How My Once-in-a-Lifetime Dragon Boat Chance Became a Yearly Commitment

Dragon boat races in Hong Kong
YuenWu / Getty Images

“Pull, snap!” The mantra of Hong Kong dragon boat racers has nothing to do with dragons.

I say this mantra in my mind as my paddle cuts through the water and pulls back. Gray brown ripples emanate from where the wood churns the harbor water. I watch the two teammates in front of me plough their paddles through the water, as out of my peripheral, I see Myra steadily paddling to the side of me. The goal is to sync with all three of my teammates. If each person on the team focuses on these three points—the two in front of them and one on the side—the team moves as one. The boat glides swiftly towards the buoyed starting lanes. All the while, our paddling keeps pace with the hollow beat of the lone drummer at the bow.

We reach the starting lanes and half the team backpaddles while the other front paddles to make the 180-degree turn, angling us towards the finish line and land.

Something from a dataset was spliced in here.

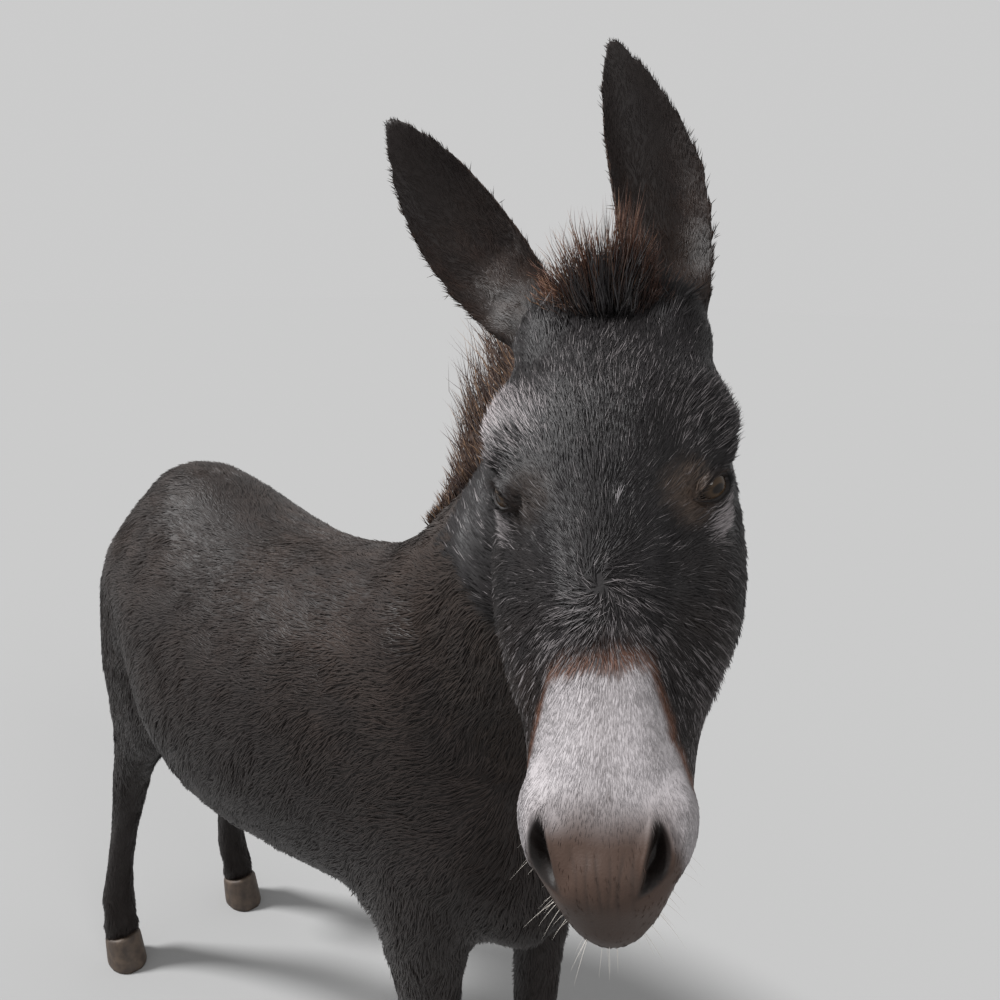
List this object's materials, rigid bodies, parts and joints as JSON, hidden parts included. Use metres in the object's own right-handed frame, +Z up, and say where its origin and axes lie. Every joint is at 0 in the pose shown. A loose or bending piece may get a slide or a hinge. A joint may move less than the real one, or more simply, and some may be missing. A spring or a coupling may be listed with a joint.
{
  "type": "donkey",
  "caption": "Life-size standing donkey, still, head turned to its right and lowered, long ears raised, short upright mane, on small flat hooves.",
  "frame": {"origin": "middle of the overall box, at the height of the hoof soles", "axes": "+Z up, the trunk lies along Y with the tail at +Y, and the animal's left side is +X"},
  "size_m": [0.6048, 1.468, 1.6253],
  "materials": {
    "dark_coat": "dense dark brown-black winter coat",
    "neck_coat": "dark brown fuzzy coat",
    "face_coat": "dark face with grey-tipped hair and a pale muzzle",
    "leg_coat": "short dark coat",
    "ear_coat": "dark brown ears with rusty hair inside",
    "mane_hair": "coarse dark reddish-brown hair",
    "hoof_horn": "dry tan-brown horn",
    "eye_brown": "glossy brown eye"
  },
  "bodies": {
    "root": {"trunk": "dark_coat", "neck": "neck_coat", "head": "face_coat", "ear_left": "ear_coat", "ear_right": "ear_coat", "eye_left": "eye_brown", "eye_right": "eye_brown", "leg_front_left": "leg_coat", "leg_front_right": "leg_coat", "leg_hind_left": "leg_coat", "leg_hind_right": "leg_coat", "hoof_front_left": "hoof_horn", "hoof_front_right": "hoof_horn", "hoof_hind_left": "hoof_horn", "hoof_hind_right": "hoof_horn", "mane": "mane_hair", "forelock": "mane_hair", "tail": "mane_hair"}
  },
  "joints": []
}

Before the airhorn sounds, I look up and see Stanley Main Beach, but the sand isn’t visible, only people. Hundreds of dragon boat racers and thousands of spectators cover the tiny harbor in a moving mass. Yachts and small boats anchor in a line between the finish line and the end of the starting lanes. Earth, Wind & Fire, blares from waterproof speakers. Bikini and board short-clad passengers hold up homemade race signs in one hand and beers in the other.

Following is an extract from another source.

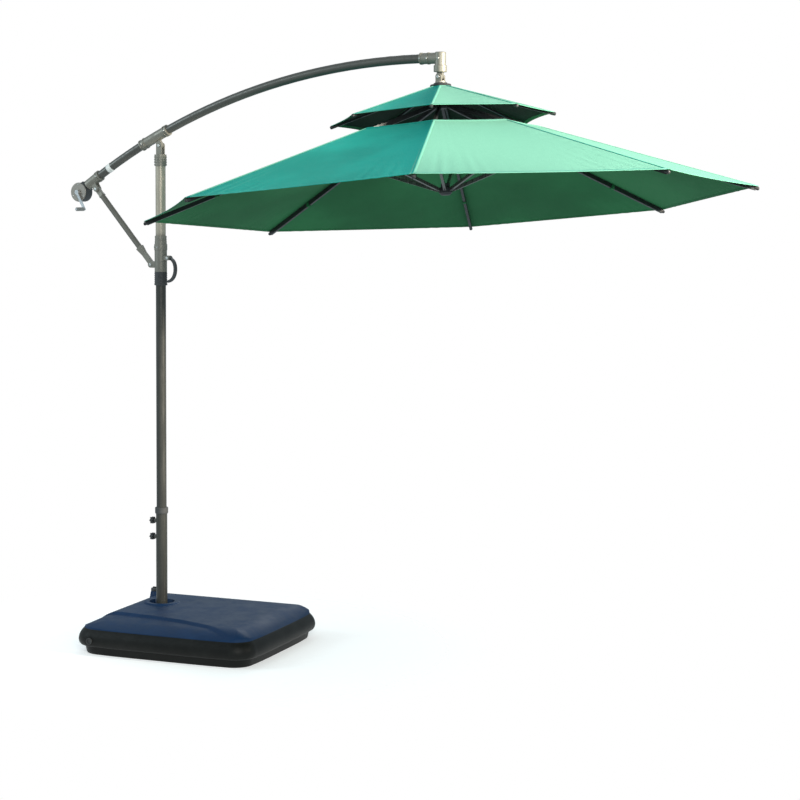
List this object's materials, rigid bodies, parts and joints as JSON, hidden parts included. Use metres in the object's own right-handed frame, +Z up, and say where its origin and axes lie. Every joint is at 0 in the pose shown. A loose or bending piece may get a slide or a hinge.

“Paddles up!” our coach, David, yells and our teams’ 20 oars hover over the water, the air still, thick with the humidity of the Hong Kong summer. “Ready!” David pipes, and we lean forward, take a collective breath. The airhorn sounds, and we plunge our paddles in the ocean. The boat lurches forward with each stroke, lifting up out of the water, then splashing down. For the 270 meters of the race, we pull the water with our paddles and snap back. Pull, snap! Pull, snap!—for a full minute this is all we think. Then David yells “Power!” We speed up double-time for 21 seconds until we lurch forward one last time across the finish line, elated, and sweaty, each time a homecoming to the navy-blue University of Michigan tent on shore.

You reach, you pull, you snap. You make it home. This was my life for years on and off the water.

Six dragon boats with different numbers
YuenWu / Getty Images

Prior to moving to Asia, I had never heard of dragon boat racing or the Dragon Boat Festival ("Duan Wu Jie" in Mandarin and "Tuen Ng Jit" in Cantonese). Each year, on the fifth day of the fifth month of the lunar calendar, families of Chinese heritage gather together to eat zongzi (sticky rice packets), perform rituals for ensuring good health, and watch or participate in dragon boat races. Race regulations can vary, but generally consist of a team of 20 paddlers, one steersperson in the back, and a drummer, all aboard a wooden or carbon fiber boat with a dragon’s head affixed to the front. Paddlers row in a straight line from distances of several hundred meters to several kilometers. Whoever crosses the finish line first wins.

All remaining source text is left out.